Rarity also affects pricing, but rarity alone does not guarantee satisfaction. A rare gem with sleepy color may impress on paper more than on the hand. For most buyers, visible beauty should come first. A ring you love wearing will always feel like the better purchase than one chosen only for technical prestige.
That is also why competitive pricing should be paired with product clarity. A price that looks surprisingly low may reflect lighter color, commercial cutting, heavy treatment, or a setting that is not especially substantial. Sometimes it is a genuine value. Sometimes it is a compromise. The difference is usually in the details.
When to ask questions before buying
A strong online jewelry experience should still feel personal. If you are choosing between two rings, unsure about tone, or wondering whether a stone reads more green-blue than blue-green, ask. This is not hesitation. It is smart buying.

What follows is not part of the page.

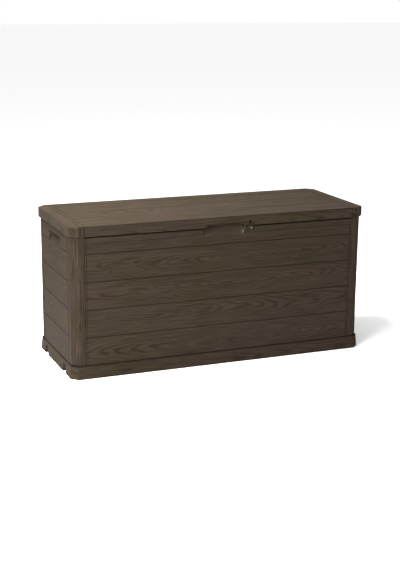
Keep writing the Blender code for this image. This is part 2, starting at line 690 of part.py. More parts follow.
def main():
    clear_scene()
    brown = (0.105, 0.072, 0.046)
    skirt_brown = plastic("base_brown", brown, 0.62)
    wall_brown = plastic("wall_brown", brown, 0.60)
    post_brown = plastic("post_brown", (0.112, 0.078, 0.052), 0.60)
    lid_brown = plastic("lid_brown", brown, 0.55)
    dark = plastic("hinge_brown", (0.060, 0.042, 0.030), 0.50)
    steel = plastic("zinc_steel", (0.55, 0.55, 0.56), 0.35, 1.0)
    black = plastic("wheel_black", (0.015, 0.015, 0.016), 0.70)

    build_base_tray(skirt_brown)
    build_front_panel(wall_brown)
    build_rear_panel(wall_brown)
    build_end_panel("left_end_panel", -1, wall_brown)
    build_end_panel("right_end_panel", 1, wall_brown)
    for side_x, across in ((-1, "left"), (1, "right")):
        for side_y, along in ((-1, "front"), (1, "rear")):
            build_corner_post(f"corner_post_{along}_{across}", side_x, side_y, post_brown)
    build_padlock_eye(dark)
    lid = build_lid_shell(lid_brown)
    for number, x in enumerate(HINGE_XS, 1):
        build_hinge(number, x, dark, steel)
    for side, place_name in ((-1, "front"), (1, "rear")):
        y = side * WHEEL_Y
        build_wheel(f"wheel_{place_name}", y, black)
        rod(f"wheel_axle_{place_name}", AXLE_RADIUS, 1, (WHEEL_X, WHEEL_Z),
            y - AXLE_REACH, y + AXLE_REACH, steel, count=20)
    hang_lid([lid] + [bpy.data.objects[f"hinge_lid_leaf_{n}"] for n in range(1, len(HINGE_XS) + 1)])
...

Questions are especially useful when the ring is intended for a milestone gift, engagement alternative, anniversary piece, or personal collector purchase. The more meaningful the ring, the less you should rely on assumptions. Reputable sellers are usually happy to help serious buyers compare pieces, confirm visual details, or advise on wearability.
For shoppers buying gemstone rings for the first time, this support can make the difference between a ring that merely looks good online and one that feels exceptional when it arrives. Brands with a concierge-style approach, such as Desiree Gems, understand that reassurance is part of luxury.
The best online gemstone ring is not always the largest, rarest, or most expensive option on the page. It is the one with the color that stops you, the craftsmanship that supports it, and the transparency that lets you buy with confidence. Give yourself permission to be selective. A ring worth keeping should feel right before it ever reaches your jewelry box.